We did it with the Italians, Germans, Irish, Africans, and countless other races.

So to allude to an idea that America should FEAR a tiny little sliver of immigrants is absolutely *unpatriotic*.
*You are essentially implying that this great nation cannot handle a few immigrants.*
America farts bigger than that! 
It is an insult on this great nation to say that we could be overcome by a few immigrants. It is on par with sitting through the national anthem.

And really who cares about immigrants?
Until they mainstream and learn the language, they are relegated to the ghettos where we can exploit them in the workplace.
Only once they become real Americans do they ever claw their way out of the ghettos.
And in the meantime we use them for all the crap jobs that real Americans won't touch.
I'm sure as hell not picking any fruit.


----------



## Annie (Dec 5, 2015)

Daddy O said:


> I have to say that I find this thread troubling.
> Not because I have any love for Islam. In practice it's used widely as a tool for theocratic governments...and I *hate *theocratic governments.


Warning: I am going to be politically incorrect.

Well we're far from that right now: theocratic government, so no worries. But regardless, we're no longer being called Christians who follow the Lord Jesus Christ. To the mainstream media, instead if we're mentioned at all--because they must when there's some kind of terror as in Sri Lanka, we're called "Easter Worshippers".

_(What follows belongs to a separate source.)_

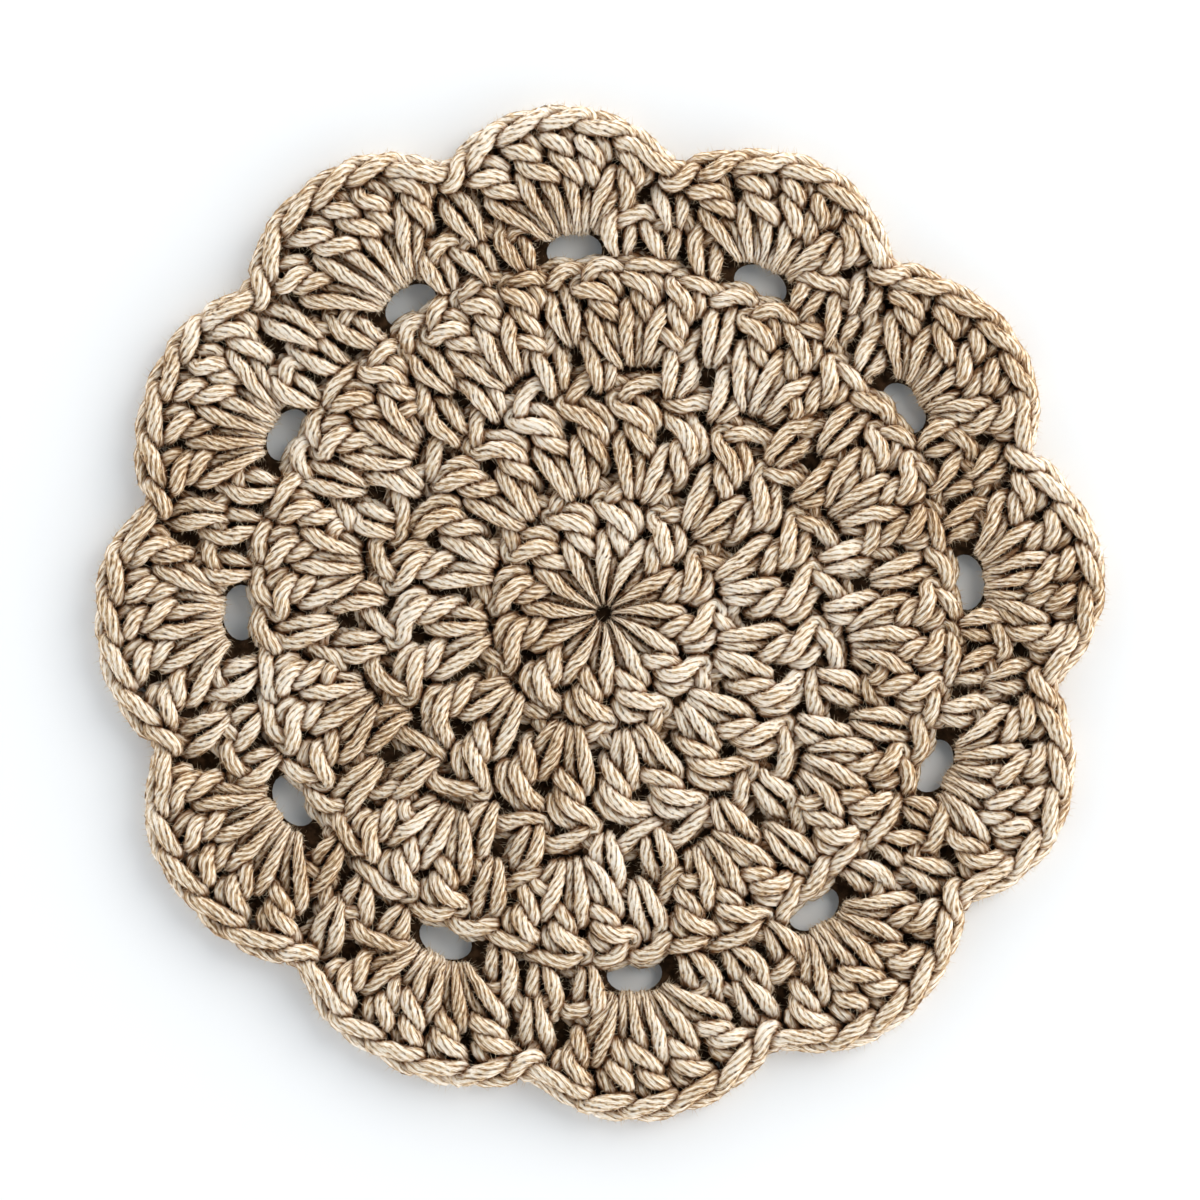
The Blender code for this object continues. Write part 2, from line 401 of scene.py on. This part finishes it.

Opendoorsusa claims 105 churches are being desecrated each month and 345 Christians are being killed each month for faith related reasons.



> What I find troubling is that this fear of immigrants is unpatriotic. Here is why:
> America is the greatest nation in the history of the world, and it is an* immigrant-processing machine*.
> We have been doing this for hundreds of years. Immigrants go in one end, get processed, and out of the far end of the machine comes citizens.
> We did it with the Italians, Germans, Irish, Africans, and countless other races.


 Islam is different. Christian blood flows freely in the countries they come from.



> So to allude to an idea that America should FEAR a tiny little sliver of immigrants is absolutely *unpatriotic*.
> *You are essentially implying that this great nation cannot handle a few immigrants.*
> America farts bigger than that!
> It is an insult on this great nation to say that we could be overcome by a few immigrants. It is on par with sitting through the national anthem.


Creed matters. If it's a nation of a goodly religion--such as Judaism--there's enough likeness to ours. That's not me deciding that, it's what the founding fathers said, because that's what Montesquieu's ideas were. We're not duty bound to take somebody whose ideas are diametrically opposed to ours.

Good convo on the subject from which I've lovingly lifted several ideas. https://www.youtube.com/watch?v= TTu3mvvR040


> And really who cares about immigrants? I'm sure as hell not picking any fruit.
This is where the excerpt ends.